Descript runs about $22/mo and is the standout for the video half. It edits process clips by editing the transcript, adds captions automatically, and cleans up audio from a noisy shop. For timelapse and talking-head content, it's faster than clip-by-clip editors. Drawback: it edits video but doesn't schedule social posts, so you pair it with Later or Buffer.

Canva starts around $8/mo for Pro and covers graphics, flash-sheet promos, and quick photo cleanup on healed shots. Its AI removes backgrounds and generates story templates. Drawback: its built-in scheduler is weaker than a dedicated tool, so treat it as the design station.

Hootsuite starts around $99/mo and only makes sense for a large multi-location studio group wanting deep analytics and approval workflows across many accounts.
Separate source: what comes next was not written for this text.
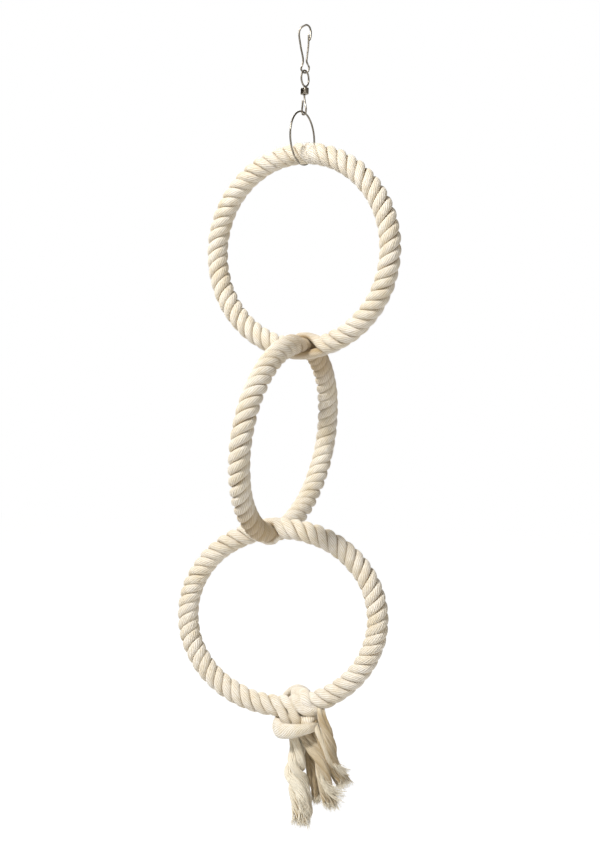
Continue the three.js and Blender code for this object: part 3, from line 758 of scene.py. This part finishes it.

Drawback: for a single shop the price is tough to justify against Later or Buffer.

What to avoid

Don't let each artist post to the studio account with no plan. The feed turns into a jumble of styles and the grid stops looking like a brand. Use draft approval and a shared calendar.

Don't over-filter the work. Tattoo clients want to see true color and healed results, and heavy AI photo edits that shift the ink color mislead people about what they'll actually get.

Don't ignore video. Still photos of finished pieces are fine, but the process clips and timelapses are what the algorithm pushes and what turns a scroller into a booking.

FAQ

What should a 4-artist studio budget? Figure $20 to $50 a month for scheduling once you add several profiles, plus about $22 for Descript if you take video seriously.

Best tool for Reels and timelapses? Descript for editing, scheduled through Later or Buffer. That combo covers create and post.

Can I manage each artist's account separately? Yes, Later and Hootsuite are built for multiple profiles. Buffer prices per channel, which adds up but stays simple.

Are AI captions worth using? For a first draft and hashtag ideas, yes. Rewrite them in the shop's voice so they don't read generic.

Do I need Hootsuite? Only if you're running several locations. One studio is better served by Later or Buffer plus Descript.

The stack I'd run for one shop: Later to schedule the studio and artist accounts, Descript to cut the process videos, and a Canva seat for flash promos. Save Hootsuite for when you open a second location.